Venky's real name is revealed to be Siddharth, who was a former systems manager working with IBI. His father Vaidyanathan was an upright senior IAS officer. One day, while checking the system for some faults, he found that crores of the bank's funds had been siphoned off. He reported this scam to Menon, who was the GM of the Bank. Menon, who happened to be the brain behind the scam, fabricated evidence to get Siddharth arrested. His father got an attack and was paralyzed, prompting Siddharth to seek revenge by means of the robberies.

After learning the truth, Felix teams up with Siddharth and Roopa. He meets Menon in isolation and tries to coerce him into accepting the blame for his actions, but is stabbed and thrown into the sea. The next day, Siddharth is brought handcuffed by Harris to Menon's guest house, where Menon is in the process of giving funds to a minister for the forthcoming elections. Initially feeling elated, Menon is shocked when Harris accuses him of being the brain behind the series of ATM robbery and subsequent search at the guest house leads to all the machinery used by Siddharth for the robberies being found from over there. The money being provided to the minister is also revealed as the money robbed from the ATMs.

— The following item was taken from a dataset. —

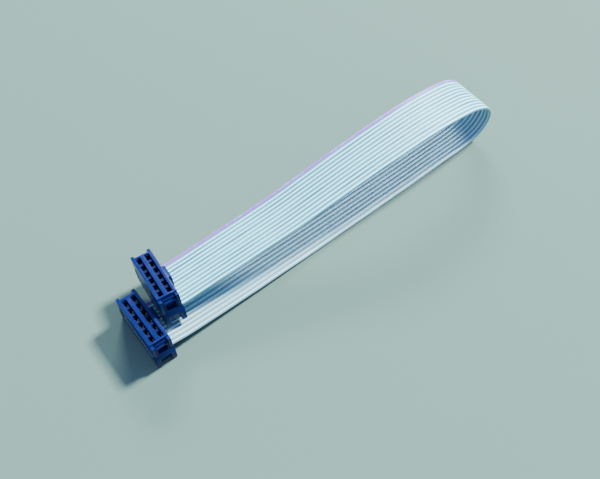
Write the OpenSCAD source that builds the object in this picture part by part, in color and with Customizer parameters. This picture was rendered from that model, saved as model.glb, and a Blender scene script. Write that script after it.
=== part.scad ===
// Flat ribbon cable with a two-row pin socket pressed on each end, looped back on itself.
// Millimetres, +Z up.  The origin is the middle of the lower socket's underside, +X runs along the
// cable from the sockets to the loop, and +Y runs across it towards the marked edge.

/* [Ribbon] */
// Number of wires in the ribbon, two for each column of pins
ways = 12; // [8:2:12]
// Distance from one wire to the next
wire_pitch = 1.27; // [1.2:0.01:1.4]
// Thickness over the ribs
ribbon_t = 0.9; // [0.75:0.05:1.1]
// Thickness of the web between two ribs
web_t = 0.5; // [0.3:0.05:0.6]
// Diameter of a stranded wire
wire_d = 0.38; // [0.3:0.01:0.45]

/* [Socket] */
// Distance from one pin to the next, along and across
pin_pitch = 2.54; // [2.4:0.01:2.8]
// Width of the housing, along the cable
housing_w = 5.7; // [5.5:0.1:7]
// Height of the mating face above the underside of the cover
socket_h = 11.5; // [10.8:0.1:14]
// Height of the ribbon's middle above the underside of the cover
grip_z = 3.5; // [3.2:0.1:4.2]
// Length of the raised mating face beyond the end columns of pins
face_margin = 1.6; // [1.2:0.1:2.5]
// Length of the corner ribs beyond the raised mating face
rib_l = 1.2; // [1:0.1:1.6]
// Thickness of the corner ribs
rib_t = 0.9; // [0.7:0.05:1]
// How far the corner ribs stop below the mating face
rib_drop = 0.5; // [0.2:0.1:1.5]

/* [Mating face] */
// Size of a pin opening along the row
hole_l = 1.65; // [1.2:0.05:1.9]
// Size of a pin opening across the row
hole_w = 1.4; // [1:0.05:1.5]
// Depth of the shallow groove that holds a row of openings
groove_d = 0.45; // [0.2:0.05:0.6]
// Depth of a pin opening, from the groove to the narrow throat
mouth_d = 0.6; // [0.4:0.1:1]
// Side of the square throat that guides a pin
throat = 0.95; // [0.8:0.05:1.1]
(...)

Shocked to the core, Menon is flabbergasted. In a small flashback, it is revealed that Siddharth had followed Felix, seen him getting stabbed and rescued him, whereupon Felix had given a statement to the police that he had found out about Menon being the brain behind the ATM robberies. Also, Siddharth had visited Harris and offered the evidence he had against Menon about his involvement in the previous fraud for which he got Siddharth jailed. It is also revealed that Menon's secretary Meera, who was honest and friends with Roopa and Siddharth, had helped them switch the money and place the equipment in Menon's guest house. As Menon is being arrested and led away, he states to Siddharth that not killing him and his whole family was his only mistake, whereupon the enraged Siddharth moves to slap and attack him, but is restrained by Harris. As his name has been cleared, Siddharth starts a new life with Roopa and Felix meets them a few months later, wherein the three begin to have a good party, and the film ends.

==Cast==
- Prithviraj Sukumaran as Siddharth / Venkatesh Iyer
- Narain as Alexander Felix, Private Detective
- Jayasurya as ACP N Harris Mohammed IPS
- Biju Menon as T. Nandakumara Menon, Chairman of IBI Bank and 2Day Builders
- Bhavana as Roopalakshmi
- Samvrutha Sunil as Abhirami Sundaram
- P. Sreekumar as G. Sundaram, IBI Bank Zonal Manager and Abhirami's father
- Lena as Meera
- Salim Kumar as Nassar
- Janardhanan as G. Vaidyanathan IAS, Siddharth's father
- Jaffar Idukki as Sunny
- Nandu Poduval as Govindan, Minister's P.A
- Shobha Mohan as Radhika, Siddharth's mother
- T. P. Madhavan as Minister Manjooran
- Pratheesh Nandan as Jithesh
- Pawan as a local goon
- Chali Pala as CI Sukumaran
- Anil Murali as CI Gopi
- Sudhi Koppa as Anil
- Vysakh as a channel reporter

==Soundtrack==
Music: M. Jayachandran; lyrics: Kaithapram Damodaran

- "Jaalam Maayaajaalam" - Shaan, Abu Murali
- "Parannu Vanna Painkili" - Benny Dayal, Achu, Suchithra
- "Ponnalle" - Jassie Gift
- "Priyanu Matram" - Shweta Mohan, Vijay Yesudas

== Reception ==
Paresh C Palicha of Rediff gave 2/5 stars and wrote "Robinhood falls short of expectations and will depend on Prithviraj's fans to make it a success."